| GIVEN REQUEST |
Narrow the data below down to the lines containing "object".

======== SUPPLIED INFORMATION

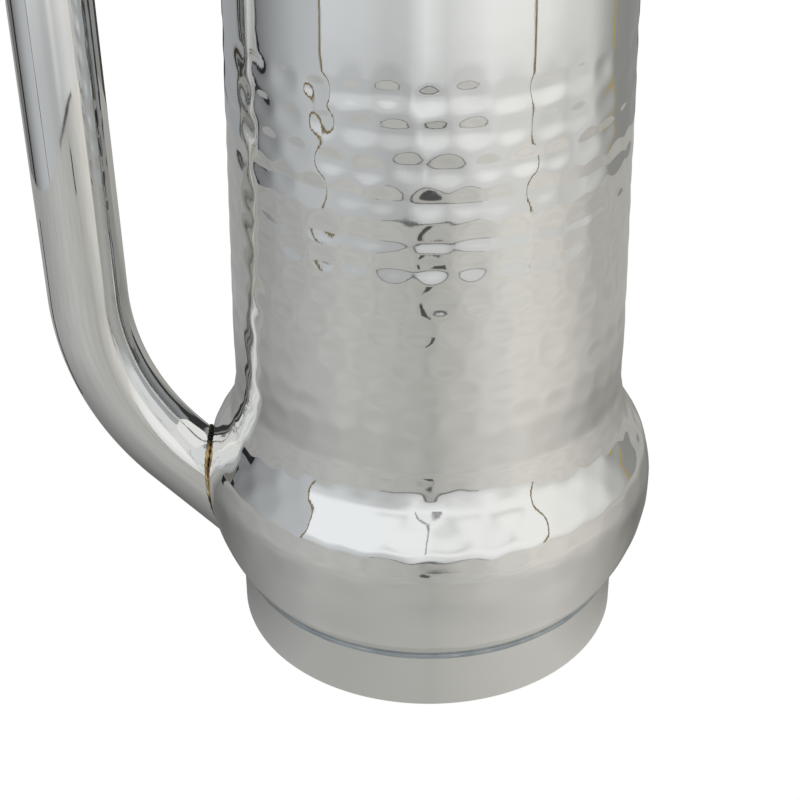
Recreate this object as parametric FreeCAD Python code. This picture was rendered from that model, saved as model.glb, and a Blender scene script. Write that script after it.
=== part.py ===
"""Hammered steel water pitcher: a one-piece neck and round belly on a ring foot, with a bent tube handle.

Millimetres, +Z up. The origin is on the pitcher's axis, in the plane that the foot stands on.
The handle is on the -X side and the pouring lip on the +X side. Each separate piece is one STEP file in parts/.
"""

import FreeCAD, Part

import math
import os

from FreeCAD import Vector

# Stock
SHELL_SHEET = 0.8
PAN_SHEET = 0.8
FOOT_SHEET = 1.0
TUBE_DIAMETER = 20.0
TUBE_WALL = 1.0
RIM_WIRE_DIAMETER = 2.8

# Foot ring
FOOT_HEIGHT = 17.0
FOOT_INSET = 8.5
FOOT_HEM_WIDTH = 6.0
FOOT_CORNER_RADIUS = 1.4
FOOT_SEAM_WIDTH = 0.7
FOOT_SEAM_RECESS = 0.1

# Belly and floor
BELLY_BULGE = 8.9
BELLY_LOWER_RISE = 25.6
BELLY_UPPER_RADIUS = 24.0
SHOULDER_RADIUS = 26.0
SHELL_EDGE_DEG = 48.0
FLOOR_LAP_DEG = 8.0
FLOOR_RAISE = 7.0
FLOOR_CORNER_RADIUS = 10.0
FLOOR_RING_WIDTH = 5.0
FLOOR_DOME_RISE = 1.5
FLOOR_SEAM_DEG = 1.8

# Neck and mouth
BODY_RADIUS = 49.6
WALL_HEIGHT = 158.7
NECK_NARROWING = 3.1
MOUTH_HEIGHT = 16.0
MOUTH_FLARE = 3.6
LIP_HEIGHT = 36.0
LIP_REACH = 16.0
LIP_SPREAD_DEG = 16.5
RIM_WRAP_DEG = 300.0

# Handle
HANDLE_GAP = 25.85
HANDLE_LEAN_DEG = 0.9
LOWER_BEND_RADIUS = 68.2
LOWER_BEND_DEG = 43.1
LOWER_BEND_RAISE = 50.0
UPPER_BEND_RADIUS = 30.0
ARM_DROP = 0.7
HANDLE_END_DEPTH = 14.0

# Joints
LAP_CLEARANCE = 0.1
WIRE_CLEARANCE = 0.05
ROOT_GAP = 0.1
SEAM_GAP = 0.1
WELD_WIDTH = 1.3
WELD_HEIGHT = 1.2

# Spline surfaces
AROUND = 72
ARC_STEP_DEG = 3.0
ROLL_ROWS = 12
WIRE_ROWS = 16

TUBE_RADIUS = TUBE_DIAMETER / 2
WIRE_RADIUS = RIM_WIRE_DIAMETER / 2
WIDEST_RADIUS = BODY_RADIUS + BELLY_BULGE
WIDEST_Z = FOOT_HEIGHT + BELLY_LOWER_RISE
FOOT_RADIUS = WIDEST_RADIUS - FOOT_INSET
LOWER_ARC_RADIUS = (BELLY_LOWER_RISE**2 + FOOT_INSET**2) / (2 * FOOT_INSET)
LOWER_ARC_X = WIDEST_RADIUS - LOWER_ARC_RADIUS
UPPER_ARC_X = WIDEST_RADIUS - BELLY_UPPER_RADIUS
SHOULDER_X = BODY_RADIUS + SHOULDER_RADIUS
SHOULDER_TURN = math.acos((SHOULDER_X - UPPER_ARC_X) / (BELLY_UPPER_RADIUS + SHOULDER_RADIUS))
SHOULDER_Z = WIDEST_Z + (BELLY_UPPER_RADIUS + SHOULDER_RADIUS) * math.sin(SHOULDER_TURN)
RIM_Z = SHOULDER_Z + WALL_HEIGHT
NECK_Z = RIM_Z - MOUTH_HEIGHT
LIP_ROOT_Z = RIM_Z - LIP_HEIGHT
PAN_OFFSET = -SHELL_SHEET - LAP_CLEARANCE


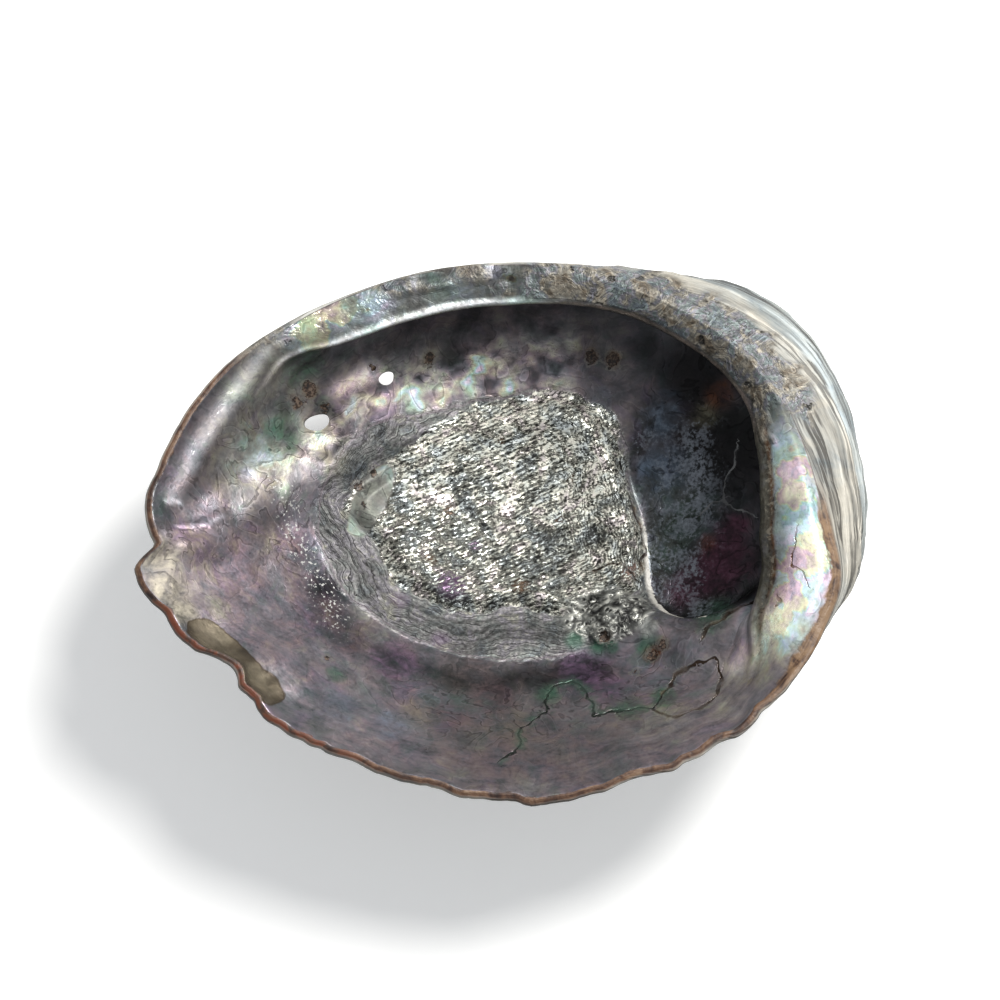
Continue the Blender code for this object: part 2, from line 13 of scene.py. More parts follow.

================

| RESULT FOR THIS EXERCISE |
Recreate this object as parametric FreeCAD Python code. This picture was rendered from that model, saved as model.glb, and a Blender scene script. Write that script after it.
Continue the Blender code for this object: part 2, from line 13 of scene.py. More parts follow.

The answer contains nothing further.